## STATED GOAL:
From the opening line of the records through the line bearing "wasm.setup();", set down every line exactly.

## RECORDS SUPPLIED:

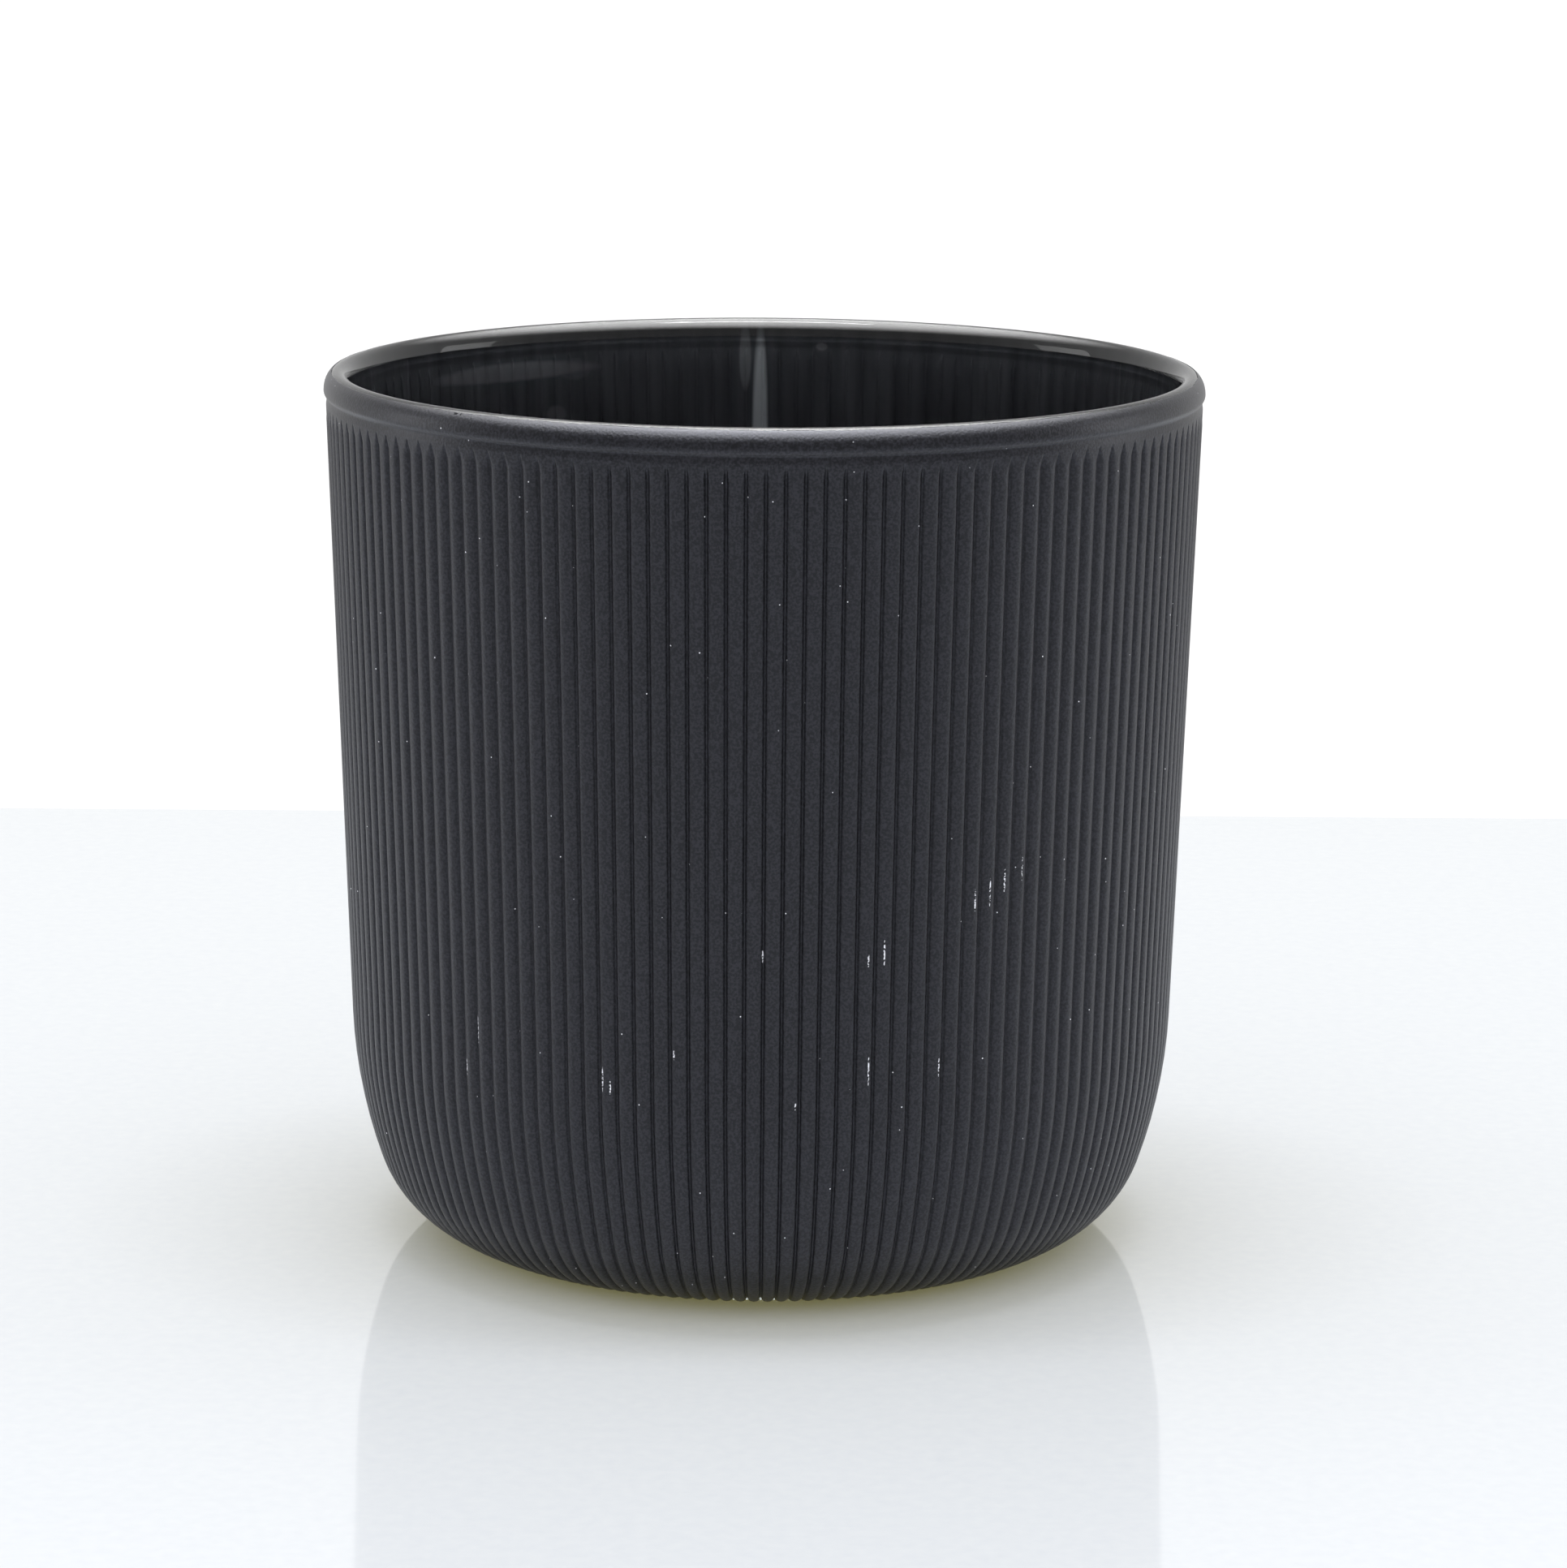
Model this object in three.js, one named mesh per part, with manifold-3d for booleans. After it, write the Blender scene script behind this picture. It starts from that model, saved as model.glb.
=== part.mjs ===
// Empty candle jar: a pressed clear-glass tumbler with fine upright ribs outside and a smooth
// bore, lacquered black on the outside only. Millimetres, +Z up. The origin is the centre of the
// ring that the jar stands on.

import * as THREE from 'three';
import { mergeGeometries, mergeVertices } from 'three/addons/utils/BufferGeometryUtils.js';
import Module from 'manifold-3d';

const wasm = await Module();
wasm.setup();

// Driving dimensions.
const rimDiameter = 90;          // over the lacquered lip bead
const jarHeight = 90;            // standing ring to the crown of the lip
const lipWall = 2.6;             // thickness of the glass lip, which is a full round
const beadProud = 0.2;           // how far the lip bead stands out past the rib crests
const ribCount = 148;
const ribDepth = 0.3;            // crest to groove, square to the wall
const ribStart = 3.7;            // crown of the lip down to where the grooves begin
const ribRunIn = 1.3;            // height over which a groove reaches its full depth
const wallLean = 1.9;            // degrees that the ribbed wall leans in towards the base
const shoulderRadius = 52;       // long, slow bend below the straight wall
const shoulderEnd = 19;          // degrees of lean where the long bend meets the heel
const heelRadius = 12;           // tight bend under the jar
const standWidth = 3;            // flat ring that meets the table
const pushUpStep = 0.8;          // height of the recess just inside the standing ring
const pushUpBevel = 1.2;         // width of the bevel up to that height
const pushUpDepth = 1.4;         // height of the recess at the centre
const wallAtShoulder = 3.4;      // glass thickness where the straight wall ends
const floorThickness = 8;        // table to the inside floor
const insideCorner = 18;         // radius between the inside wall and the floor
const lacquerThickness = 0.25;   // thicker than the real film, so that it is a sound solid
const lacquerGap = 0.05;         // between the lacquer and the glass
const lacquerTop = 50;           // degrees above the bead's widest line where the lacquer stops
const lacquerFootRise = 0.12;    // table to the lower edge of the lacquer on the heel

// How finely the curves are cut into facets.
const ribColumns = 2;            // one column on each crest and one in each groove
const heelSteps = 3;
const shoulderSteps = 2;
const smoothColumns = ribCount / 2;  // round the inside and the recess under the base
const cornerSteps = 4;
const lipSteps = 2;
const domeSteps = 2;
const cutClearance = 1;          // how far a cutting solid reaches past the face that it cuts

const radians = THREE.MathUtils.degToRad;

// A ring of the outside, as a point of the profile. lean is the angle of its outward normal below
// the horizontal, and rib is the share of the full groove depth there.
function ring(r, z, lean, rib) {
  return { r, z, lean, rib };
}

function arcRings(centre, radius, fromLean, toLean, steps, rib) {
  return Array.from({ length: steps + 1 }, (_, i) => {
    const lean = THREE.MathUtils.lerp(fromLean, toLean, i / steps);
    const r = centre.x + radius * Math.cos(radians(lean));
    const z = centre.y - radius * Math.sin(radians(lean));
    return ring(r, z, lean, rib);
  });
}

// Centre of the arc that leaves a point square to its lean.
function arcCentre(r, z, lean, radius) {
  return new THREE.Vector2(r - radius * Math.cos(radians(lean)), z + radius * Math.sin(radians(lean)));
}

// The glass's outside, measured to the rib crests, from the standing ring up to the lip's crown.
const glassRimRadius = rimDiameter / 2 - lacquerThickness - lacquerGap;
const lipRadius = lipWall / 2;
const lipCentre = new THREE.Vector2(glassRimRadius - lipRadius, jarHeight - lipRadius);
const crestRadius = glassRimRadius - beadProud;
const ribStartHeight = jarHeight - ribStart;
const shoulderRise = Math.sin(radians(shoulderEnd)) - Math.sin(radians(wallLean));
const shoulderHeight = shoulderRadius * shoulderRise + heelRadius * (1 - Math.sin(radians(shoulderEnd)));
const shoulderTop = crestRadius - (ribStartHeight - shoulderHeight) * Math.tan(radians(wallLean));
const shoulderCentre = arcCentre(shoulderTop, shoulderHeight, wallLean, shoulderRadius);
const heelInset = (shoulderRadius - heelRadius) * Math.cos(radians(shoulderEnd));
const heelCentre = new THREE.Vector2(shoulderCentre.x + heelInset, heelRadius);

// Lean on the heel where the lacquer's outer face comes down to its lower edge.
const lacquerFaceRadius = heelRadius + lacquerGap + lacquerThickness;
const lacquerFoot = THREE.MathUtils.radToDeg(Math.asin((heelRadius - lacquerFootRise) / lacquerFaceRadius));

function crestAt(z) {
  return crestRadius - (ribStartHeight - z) * Math.tan(radians(wallLean));
}

const fullRibHeight = ribStartHeight - ribRunIn;
const standRing = arcRings(heelCentre, heelRadius, 90, 90, 1, 0).slice(1);
const lacqueredRings = [
  ...arcRings(heelCentre, heelRadius, lacquerFoot, shoulderEnd, heelSteps, 1),
  ...arcRings(shoulderCentre, shoulderRadius, shoulderEnd, wallLean, shoulderSteps, 1).slice(1),
  ring(crestAt(fullRibHeight), fullRibHeight, wallLean, 1),
  ring(crestRadius, ribStartHeight, wallLean, 0),
  ...arcRings(lipCentre, lipRadius, 0, -lacquerTop, 1, 0),
];
const crownRing = arcRings(lipCentre, lipRadius, -90, -90, 1, 0).slice(1);

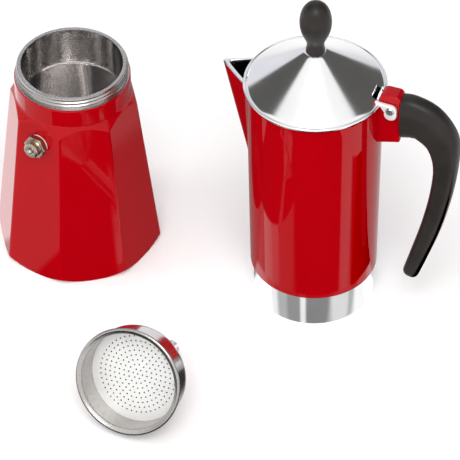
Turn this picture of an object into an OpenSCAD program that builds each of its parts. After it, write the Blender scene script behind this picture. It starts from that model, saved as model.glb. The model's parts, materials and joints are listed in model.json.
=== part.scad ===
// Stove-top moka pot, taken apart for cleaning: boiler, serving jug with its lid, and funnel.
// Millimetres, +Z up. The origin is the centre of the boiler's base, and +X points to the jug.

/* [Boiler] */
// Radius over the corners at the foot of the eight-sided body
boiler_foot_r = 43.5; // [42:0.1:45]
// Radius over the corners at the top of the eight-sided body
boiler_top_r = 33.2; // [32.6:0.1:34]
// Height of the corners at the top of the eight-sided body
boiler_shoulder_z = 92.8; // [88:0.1:94]
// Height of the foot's chamfer at the corners
foot_chamfer = 3.2; // [2:0.1:4]
// Turn of the body about its axis, which sets where the corners are
boiler_turn = 8.3; // [0:0.1:22]
// Thickness of the boiler's wall
boiler_wall = 2.8; // [2.4:0.1:3.2]
// Thickness of the boiler's floor
boiler_floor = 3.2; // [2.5:0.1:5]

/* [Neck and thread] */
// Outer radius of the painted part of the neck
neck_r = 29.6; // [29.4:0.1:30]
// Height at which the neck's bare thread begins
neck_bare_z = 108.8; // [107:0.1:110]
// Height of the neck's top edge
neck_top_z = 115.2; // [114:0.1:116]
// Radius of the neck's bore
neck_bore_r = 25.8; // [25:0.1:26]
// Radius over the crests of the neck's thread
thread_crest_r = 28.7; // [28.5:0.05:28.8]
// Depth of the thread
thread_depth = 0.7; // [0.5:0.05:0.8]
// Distance from one crest to the next
thread_pitch = 2.4; // [2.2:0.1:2.6]

/* [Safety valve] */
// Height of the valve's axis where it leaves the facet
valve_z = 84; // [78:0.5:86]
// Radius of the valve's shank
valve_shank_r = 3.5; // [3:0.1:4]
// Radius over the corners of the valve's hexagons
valve_hex_r = 6.4; // [6:0.1:7]
// Radius of the valve's pin
valve_pin_r = 1.35; // [1.2:0.05:1.35]
// Travel of the pin against its spring
valve_travel = 1.5; // [1:0.1:1.6]

/* [Jug] */
// Distance from the boiler's axis to the jug's axis, as they stand on the table
jug_x = 129.2; // [125:0.1:140]
// Outer radius of the jug's bare band at the bottom
band_bottom_r = 30.6; // [30.5:0.1:31]
// Outer radius of the band at its top
band_top_r = 31.1; // [31:0.1:31.6]
// Height of the band
band_h = 20; // [19:0.1:21]
// Outer radius of the painted wall at its foot
wall_bottom_r = 32.5; // [32.2:0.1:33]
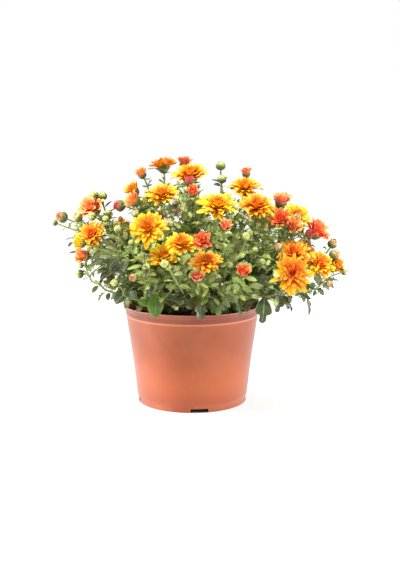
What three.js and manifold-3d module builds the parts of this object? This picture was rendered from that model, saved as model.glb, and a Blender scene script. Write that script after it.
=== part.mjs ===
// A pot chrysanthemum in its plastic nursery pot.
// Millimetres, +Z up, the front is -Y. The origin is the middle of the pot's
// foot, on the surface that the pot stands on.

import * as THREE from 'three';
import { mergeVertices } from 'three/addons/utils/BufferGeometryUtils.js';
import Module from 'manifold-3d';

// ---------------------------------------------------------------- sizes

const GAP = 0.3; // clearance between pieces that touch
const TURN = 2 * Math.PI;
const GOLDEN_ANGLE = THREE.MathUtils.degToRad(137.5);

// Pot: a tapered bucket with a raised bead under its rim band.
const POT_SIDES = 28;
const RIM_RADIUS = 85;
const POT_HEIGHT = 124;
const BEAD_HEIGHT = 110;
const BEAD_RADIUS = 83.2;
const STEP_HEIGHT = 8;
const STEP_RADIUS = 69.2;
const FOOT_RADIUS = 67.7;
const FOOT_WIDTH = 3.2;
const PAD_RADIUS = 22; // flat middle of the underside
const CHANNEL_DEPTH = 3;
const WALL = 1.6;
const FLOOR_TOP = 5.5;
const NOTCH = { count: 4, bearing: 8, width: 22, height: 4.5, depth: 6 };
const DRAIN = { count: 5, radius: 5, ring: 44, sides: 6 };

// Soil: fills the pot to a little below its rim.
const SOIL_EDGE = 113;
const SOIL_MIDDLE = 115;
const SOIL_RELIEF = 1.2;
const STEM_HOLE = { radius: 3, depth: 26 };

// Stems
const MAIN_STEM = { radius: 2.2, sides: 4, steps: 4 };
const COLLAR_HEIGHT = 3; // above the soil, where a main stem starts to lean
const FLOWER_STEM = { radius: 1.3, sides: 3, steps: 3 };
const TWIG = { radius: 1.3, sides: 3, steps: 3 };
const LOWEST_TWIG = 0.3; // shares of the main stem's length
const HIGHEST_TWIG = 0.9;
const LOWEST_BRANCH = 0.42; // share of the main stem's length
const BRANCH_TENSION = 0.33; // of a branch's reach: how long it keeps its first and last direction
const CALYX_HEIGHT = 7;
const OPEN_CALYX = { least: 3.8, share: 0.26 }; // its radius, at least and by the head's radius
const HALF_OPEN_CALYX = 0.5;
const BUD_FORM = [[-0.4, 0.9], [0.4, 0.8], [1, 0]]; // [height, radius] shares of its radius

// Heads: shares of the head's radius.
const OPEN_PETALS = 8;
const OPEN_BLOOM = {
  base: 0.2,
  layers: [
    { tip: [1.0, 0.24], shoulder: [0.8, 0.25], notch: [0.5, 0.15], waist: [0.17, 0.22] },
    { tip: [0.8, 0.5], shoulder: [0.64, 0.44], notch: [0.38, 0.32], waist: [0.13, 0.38] },
    { tip: [0.46, 0.64], notch: [0.24, 0.48] },
  ],
  apex: 0.44,
};
const HALF_PETALS = 6;
const HALF_OPEN_BLOOM = {
  base: 0.42,
  layers: [
    { tip: [1.0, 1.15], shoulder: [0.92, 0.85], notch: [0.76, 0.6], waist: [0.42, 0.62] },
    { tip: [0.62, 1.4], notch: [0.5, 0.95] },
  ],
  apex: 0.8,
};
const SHOULDER_SHARE = 0.3; // of the angle between petals, to each side of a petal's middle
const PETAL_VARIATION = 0.07;
const OPEN_MIDDLE = 0.3; // height of a head's middle over its base, by its radius
const HALF_OPEN_MIDDLE = 0.6;

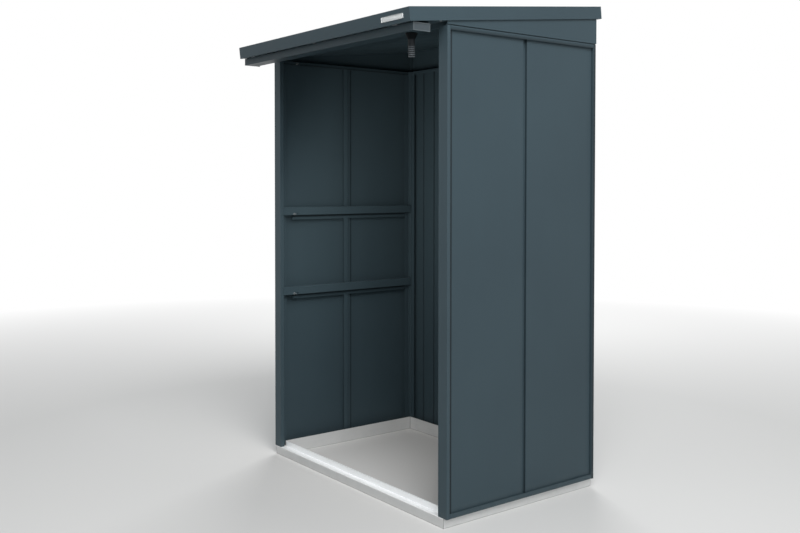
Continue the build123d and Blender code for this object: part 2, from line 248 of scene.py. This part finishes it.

## FULL ANSWER:
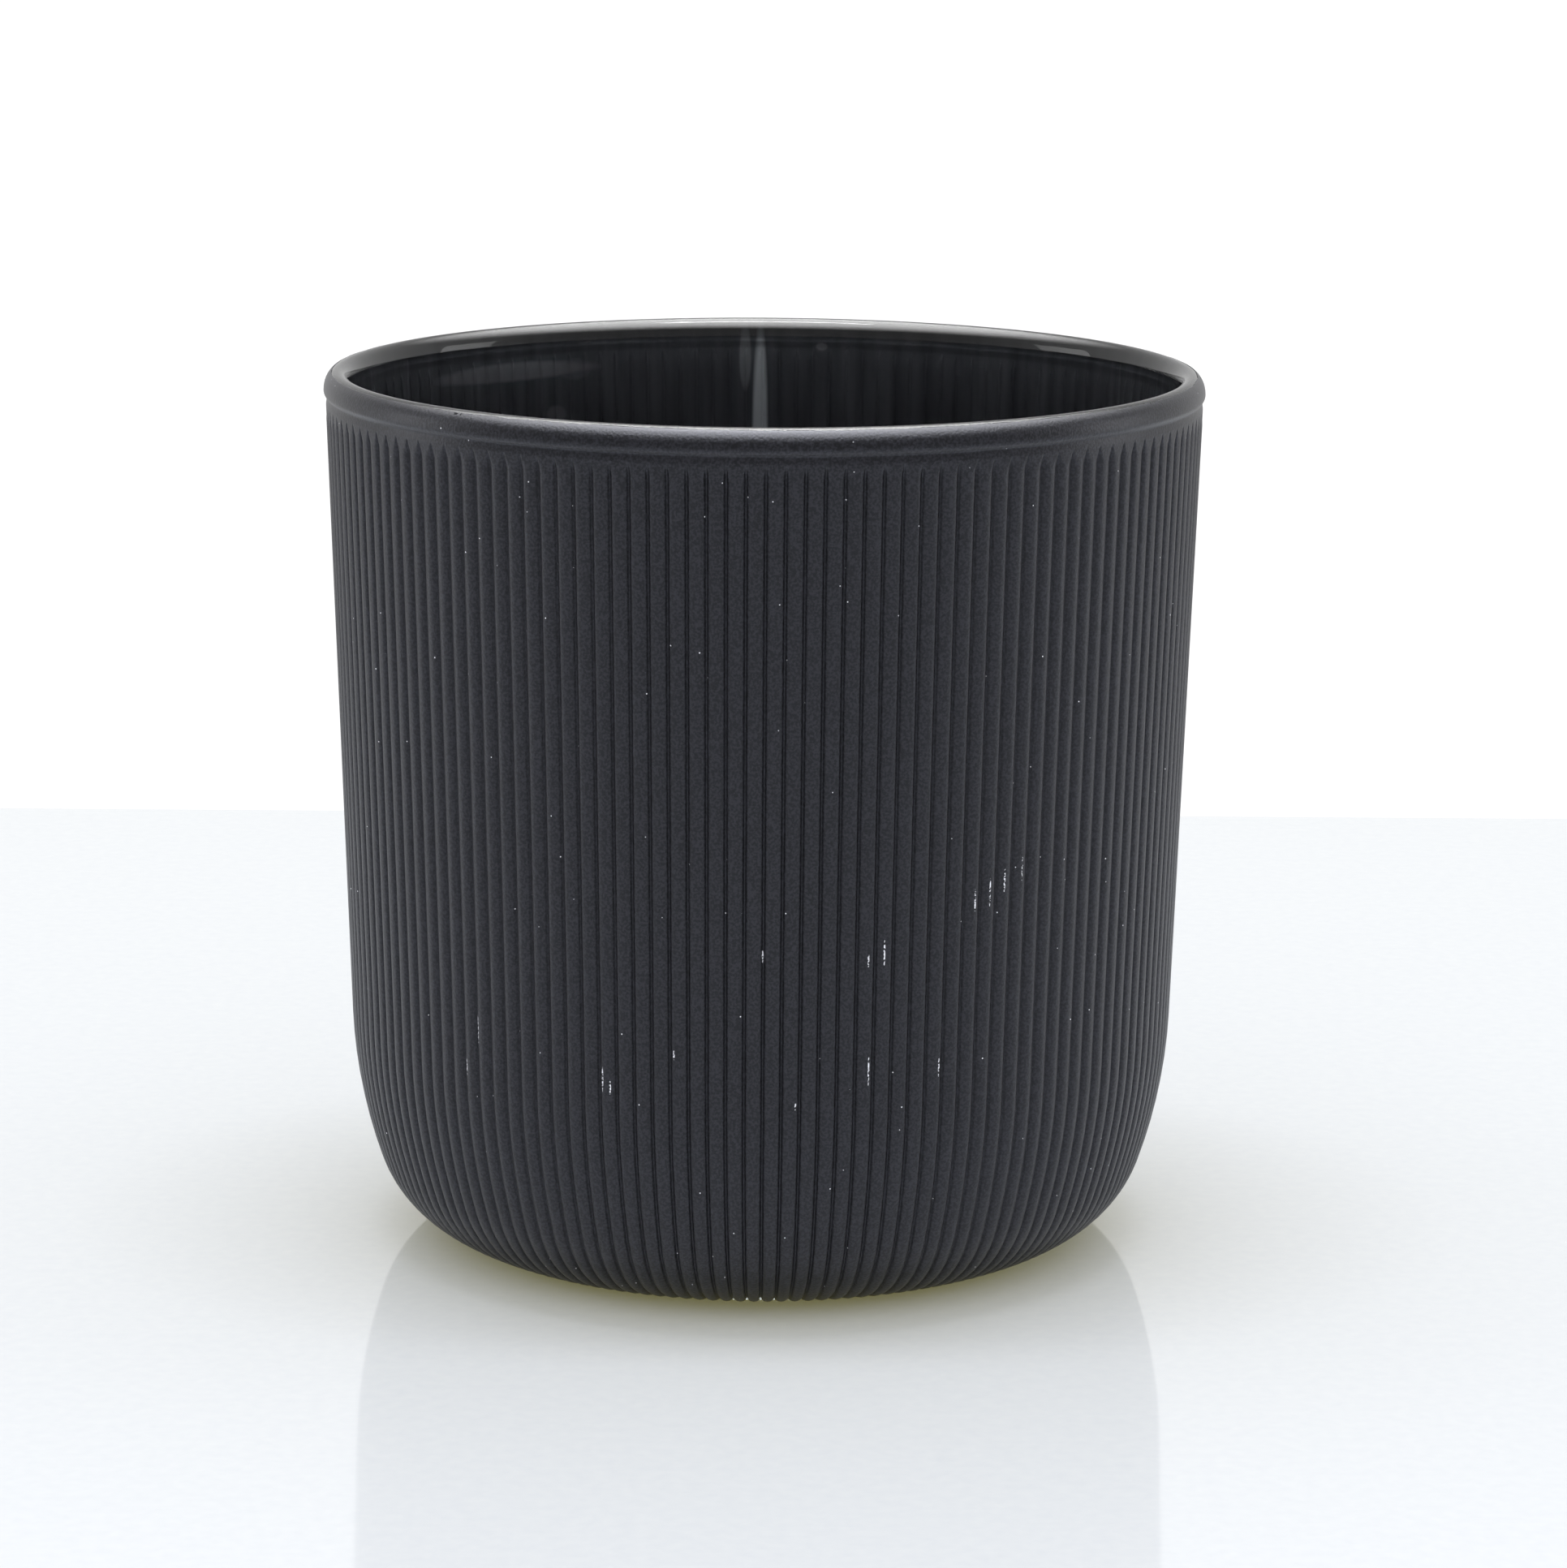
Model this object in three.js, one named mesh per part, with manifold-3d for booleans. After it, write the Blender scene script behind this picture. It starts from that model, saved as model.glb.
=== part.mjs ===
// Empty candle jar: a pressed clear-glass tumbler with fine upright ribs outside and a smooth
// bore, lacquered black on the outside only. Millimetres, +Z up. The origin is the centre of the
// ring that the jar stands on.

import * as THREE from 'three';
import { mergeGeometries, mergeVertices } from 'three/addons/utils/BufferGeometryUtils.js';
import Module from 'manifold-3d';

const wasm = await Module();
wasm.setup();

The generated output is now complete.